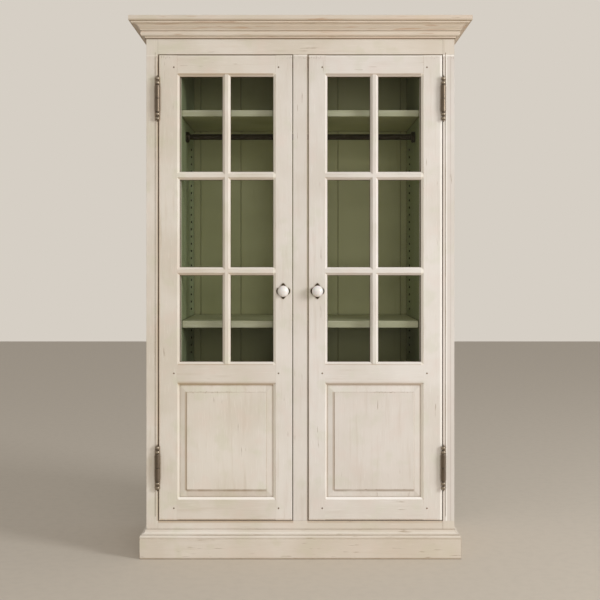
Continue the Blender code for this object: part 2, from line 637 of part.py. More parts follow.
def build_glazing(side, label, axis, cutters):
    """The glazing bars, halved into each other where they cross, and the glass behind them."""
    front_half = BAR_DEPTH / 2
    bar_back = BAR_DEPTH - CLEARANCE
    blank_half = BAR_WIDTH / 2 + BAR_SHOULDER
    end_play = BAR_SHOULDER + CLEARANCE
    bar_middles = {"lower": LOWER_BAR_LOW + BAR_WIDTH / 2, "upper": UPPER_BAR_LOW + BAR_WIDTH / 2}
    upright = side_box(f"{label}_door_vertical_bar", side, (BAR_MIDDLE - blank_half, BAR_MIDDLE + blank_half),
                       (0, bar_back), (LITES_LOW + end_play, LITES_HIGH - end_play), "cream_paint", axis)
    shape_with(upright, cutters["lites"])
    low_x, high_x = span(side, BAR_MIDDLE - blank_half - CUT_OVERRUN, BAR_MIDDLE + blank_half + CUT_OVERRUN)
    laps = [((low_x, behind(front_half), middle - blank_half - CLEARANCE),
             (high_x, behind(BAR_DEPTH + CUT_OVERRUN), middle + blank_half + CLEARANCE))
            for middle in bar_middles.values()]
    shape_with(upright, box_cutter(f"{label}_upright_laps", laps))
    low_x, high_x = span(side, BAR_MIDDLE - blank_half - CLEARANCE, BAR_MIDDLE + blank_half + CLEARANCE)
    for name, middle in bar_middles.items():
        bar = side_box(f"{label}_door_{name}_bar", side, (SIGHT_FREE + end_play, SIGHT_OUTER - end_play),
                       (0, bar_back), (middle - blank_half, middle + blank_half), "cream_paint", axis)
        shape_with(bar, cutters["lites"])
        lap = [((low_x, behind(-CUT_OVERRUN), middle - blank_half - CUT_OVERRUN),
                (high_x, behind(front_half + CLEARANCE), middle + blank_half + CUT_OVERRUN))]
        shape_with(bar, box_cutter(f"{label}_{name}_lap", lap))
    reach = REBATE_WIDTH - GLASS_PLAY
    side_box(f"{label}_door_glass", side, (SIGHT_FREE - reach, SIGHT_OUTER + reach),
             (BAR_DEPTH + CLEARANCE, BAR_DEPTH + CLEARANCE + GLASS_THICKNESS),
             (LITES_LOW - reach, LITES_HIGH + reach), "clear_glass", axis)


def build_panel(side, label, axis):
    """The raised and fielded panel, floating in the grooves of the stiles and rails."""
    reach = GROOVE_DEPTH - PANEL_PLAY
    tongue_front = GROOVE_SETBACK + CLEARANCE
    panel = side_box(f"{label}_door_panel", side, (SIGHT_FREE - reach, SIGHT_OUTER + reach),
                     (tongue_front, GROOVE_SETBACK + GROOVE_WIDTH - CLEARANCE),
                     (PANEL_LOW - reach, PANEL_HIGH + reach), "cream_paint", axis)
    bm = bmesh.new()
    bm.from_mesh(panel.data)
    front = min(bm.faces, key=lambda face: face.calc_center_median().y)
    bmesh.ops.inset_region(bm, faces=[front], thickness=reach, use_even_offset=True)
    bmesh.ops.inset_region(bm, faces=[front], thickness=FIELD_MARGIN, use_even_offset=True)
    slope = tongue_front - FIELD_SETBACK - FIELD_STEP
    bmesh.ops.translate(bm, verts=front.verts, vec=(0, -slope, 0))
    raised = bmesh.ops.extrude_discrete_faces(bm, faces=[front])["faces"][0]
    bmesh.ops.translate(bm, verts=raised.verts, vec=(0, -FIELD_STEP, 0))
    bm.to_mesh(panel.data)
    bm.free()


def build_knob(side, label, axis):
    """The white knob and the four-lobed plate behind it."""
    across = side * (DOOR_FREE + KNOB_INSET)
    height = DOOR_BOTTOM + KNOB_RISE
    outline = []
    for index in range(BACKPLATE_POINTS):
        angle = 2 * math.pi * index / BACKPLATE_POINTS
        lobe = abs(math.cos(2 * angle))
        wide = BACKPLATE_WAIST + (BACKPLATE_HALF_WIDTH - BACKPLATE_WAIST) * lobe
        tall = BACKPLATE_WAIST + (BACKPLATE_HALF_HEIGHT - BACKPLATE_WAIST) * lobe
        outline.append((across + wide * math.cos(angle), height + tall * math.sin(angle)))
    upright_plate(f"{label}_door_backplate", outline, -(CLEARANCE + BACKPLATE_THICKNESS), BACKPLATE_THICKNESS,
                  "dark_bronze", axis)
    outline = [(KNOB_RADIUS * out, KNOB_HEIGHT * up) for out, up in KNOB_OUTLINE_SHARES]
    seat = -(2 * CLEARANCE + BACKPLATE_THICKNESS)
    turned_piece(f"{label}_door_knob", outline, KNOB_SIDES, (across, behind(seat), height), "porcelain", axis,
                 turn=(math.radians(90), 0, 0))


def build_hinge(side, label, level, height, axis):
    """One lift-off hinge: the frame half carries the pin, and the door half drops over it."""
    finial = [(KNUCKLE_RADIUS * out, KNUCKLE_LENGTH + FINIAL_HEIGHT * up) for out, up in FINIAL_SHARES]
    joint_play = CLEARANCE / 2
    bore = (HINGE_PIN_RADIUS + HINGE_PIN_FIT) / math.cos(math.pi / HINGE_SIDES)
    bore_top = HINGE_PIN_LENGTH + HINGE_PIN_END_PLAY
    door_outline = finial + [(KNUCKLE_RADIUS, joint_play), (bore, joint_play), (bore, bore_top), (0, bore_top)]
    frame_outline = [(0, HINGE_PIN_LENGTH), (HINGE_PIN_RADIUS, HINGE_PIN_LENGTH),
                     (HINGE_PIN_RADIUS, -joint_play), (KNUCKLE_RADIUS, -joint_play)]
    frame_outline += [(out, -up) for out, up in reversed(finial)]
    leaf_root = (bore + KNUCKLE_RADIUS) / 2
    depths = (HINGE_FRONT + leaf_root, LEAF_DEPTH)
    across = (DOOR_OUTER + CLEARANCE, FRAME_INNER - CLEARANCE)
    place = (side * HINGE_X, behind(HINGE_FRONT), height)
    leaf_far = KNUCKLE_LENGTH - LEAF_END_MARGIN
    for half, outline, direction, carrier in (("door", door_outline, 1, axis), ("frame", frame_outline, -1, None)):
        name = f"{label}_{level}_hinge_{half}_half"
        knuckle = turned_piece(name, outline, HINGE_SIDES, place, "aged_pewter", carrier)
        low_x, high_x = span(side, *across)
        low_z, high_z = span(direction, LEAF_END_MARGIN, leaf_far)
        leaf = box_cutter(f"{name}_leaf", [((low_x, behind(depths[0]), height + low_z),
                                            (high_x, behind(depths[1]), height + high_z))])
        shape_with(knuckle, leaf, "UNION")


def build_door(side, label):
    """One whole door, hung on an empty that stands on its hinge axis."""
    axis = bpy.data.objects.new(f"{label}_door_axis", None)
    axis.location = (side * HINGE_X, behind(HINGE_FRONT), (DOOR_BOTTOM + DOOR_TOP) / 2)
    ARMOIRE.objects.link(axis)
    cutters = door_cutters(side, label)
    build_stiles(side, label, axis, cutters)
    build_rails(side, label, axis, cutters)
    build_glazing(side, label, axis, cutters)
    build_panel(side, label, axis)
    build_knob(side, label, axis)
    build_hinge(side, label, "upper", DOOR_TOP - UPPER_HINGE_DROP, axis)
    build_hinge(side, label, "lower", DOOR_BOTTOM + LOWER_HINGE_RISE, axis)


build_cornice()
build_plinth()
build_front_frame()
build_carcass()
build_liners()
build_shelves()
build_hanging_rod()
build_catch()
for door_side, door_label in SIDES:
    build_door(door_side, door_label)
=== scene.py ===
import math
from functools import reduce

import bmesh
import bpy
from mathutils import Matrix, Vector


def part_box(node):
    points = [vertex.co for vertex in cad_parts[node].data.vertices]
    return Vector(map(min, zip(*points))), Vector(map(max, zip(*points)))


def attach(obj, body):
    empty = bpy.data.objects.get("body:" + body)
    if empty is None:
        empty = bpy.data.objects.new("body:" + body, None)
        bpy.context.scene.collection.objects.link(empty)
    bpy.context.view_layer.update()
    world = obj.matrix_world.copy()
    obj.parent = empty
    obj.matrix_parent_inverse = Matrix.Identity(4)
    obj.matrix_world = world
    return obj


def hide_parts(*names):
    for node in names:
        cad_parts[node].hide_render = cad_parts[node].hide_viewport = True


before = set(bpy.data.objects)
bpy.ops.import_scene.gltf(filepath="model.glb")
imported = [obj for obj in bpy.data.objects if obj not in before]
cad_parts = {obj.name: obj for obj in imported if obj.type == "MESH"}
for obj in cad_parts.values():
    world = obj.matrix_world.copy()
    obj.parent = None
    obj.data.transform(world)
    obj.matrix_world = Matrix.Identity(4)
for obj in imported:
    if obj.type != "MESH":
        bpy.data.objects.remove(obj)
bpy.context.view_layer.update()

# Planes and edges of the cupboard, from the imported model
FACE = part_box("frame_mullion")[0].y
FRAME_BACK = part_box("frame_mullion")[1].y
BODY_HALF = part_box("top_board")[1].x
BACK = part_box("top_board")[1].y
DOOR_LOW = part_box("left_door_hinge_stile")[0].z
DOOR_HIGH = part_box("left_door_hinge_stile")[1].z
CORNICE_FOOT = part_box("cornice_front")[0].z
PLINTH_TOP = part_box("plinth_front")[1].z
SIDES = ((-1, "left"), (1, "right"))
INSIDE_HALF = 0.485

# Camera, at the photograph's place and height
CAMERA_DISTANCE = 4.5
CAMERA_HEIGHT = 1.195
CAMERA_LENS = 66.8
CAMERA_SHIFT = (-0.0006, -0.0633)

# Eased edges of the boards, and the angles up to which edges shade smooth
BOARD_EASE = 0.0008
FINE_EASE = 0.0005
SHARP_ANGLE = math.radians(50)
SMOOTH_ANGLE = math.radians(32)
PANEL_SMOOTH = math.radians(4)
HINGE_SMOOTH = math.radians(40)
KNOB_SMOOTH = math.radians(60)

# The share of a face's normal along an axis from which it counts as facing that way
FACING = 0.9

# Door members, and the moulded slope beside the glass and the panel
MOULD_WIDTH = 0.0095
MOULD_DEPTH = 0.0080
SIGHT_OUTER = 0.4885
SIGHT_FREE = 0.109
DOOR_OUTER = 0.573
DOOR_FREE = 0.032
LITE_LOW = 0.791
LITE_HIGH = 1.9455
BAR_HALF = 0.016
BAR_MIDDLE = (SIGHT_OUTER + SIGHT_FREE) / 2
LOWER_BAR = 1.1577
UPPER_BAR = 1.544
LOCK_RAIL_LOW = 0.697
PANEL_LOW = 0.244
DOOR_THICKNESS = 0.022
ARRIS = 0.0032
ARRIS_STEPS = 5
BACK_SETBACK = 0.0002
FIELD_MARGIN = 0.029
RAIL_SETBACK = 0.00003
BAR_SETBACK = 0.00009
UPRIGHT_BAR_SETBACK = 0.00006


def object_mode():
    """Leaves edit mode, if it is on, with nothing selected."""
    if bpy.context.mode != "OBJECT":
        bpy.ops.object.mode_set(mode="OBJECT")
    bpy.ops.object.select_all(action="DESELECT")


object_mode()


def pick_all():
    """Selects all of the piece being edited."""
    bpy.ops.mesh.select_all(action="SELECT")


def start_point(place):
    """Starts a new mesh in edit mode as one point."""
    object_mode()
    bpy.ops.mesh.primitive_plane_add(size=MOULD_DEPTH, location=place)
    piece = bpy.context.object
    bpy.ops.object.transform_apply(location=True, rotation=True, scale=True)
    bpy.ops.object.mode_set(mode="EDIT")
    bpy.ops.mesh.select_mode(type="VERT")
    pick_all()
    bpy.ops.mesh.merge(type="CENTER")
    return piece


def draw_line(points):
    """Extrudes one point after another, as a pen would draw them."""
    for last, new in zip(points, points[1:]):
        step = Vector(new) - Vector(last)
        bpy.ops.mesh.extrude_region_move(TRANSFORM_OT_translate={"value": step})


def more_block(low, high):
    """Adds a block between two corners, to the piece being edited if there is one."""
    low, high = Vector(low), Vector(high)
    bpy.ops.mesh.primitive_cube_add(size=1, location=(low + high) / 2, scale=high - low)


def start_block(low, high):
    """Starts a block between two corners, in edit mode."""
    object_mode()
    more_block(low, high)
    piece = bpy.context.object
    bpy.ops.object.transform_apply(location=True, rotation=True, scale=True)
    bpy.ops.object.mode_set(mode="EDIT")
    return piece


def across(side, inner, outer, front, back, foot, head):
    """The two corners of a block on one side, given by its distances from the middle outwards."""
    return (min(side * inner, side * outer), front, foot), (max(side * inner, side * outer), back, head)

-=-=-

TO BE DONE:
Retype exactly what runs from the line containing "obj.matrix_parent_inverse = Matrix.Identity(4)" through the line containing "before = set(bpy.data.objects)", both lines included, and stop there.

SOLUTION TO THE PROBLEM:
    obj.matrix_parent_inverse = Matrix.Identity(4)
    obj.matrix_world = world
    return obj


def hide_parts(*names):
    for node in names:
        cad_parts[node].hide_render = cad_parts[node].hide_viewport = True


before = set(bpy.data.objects)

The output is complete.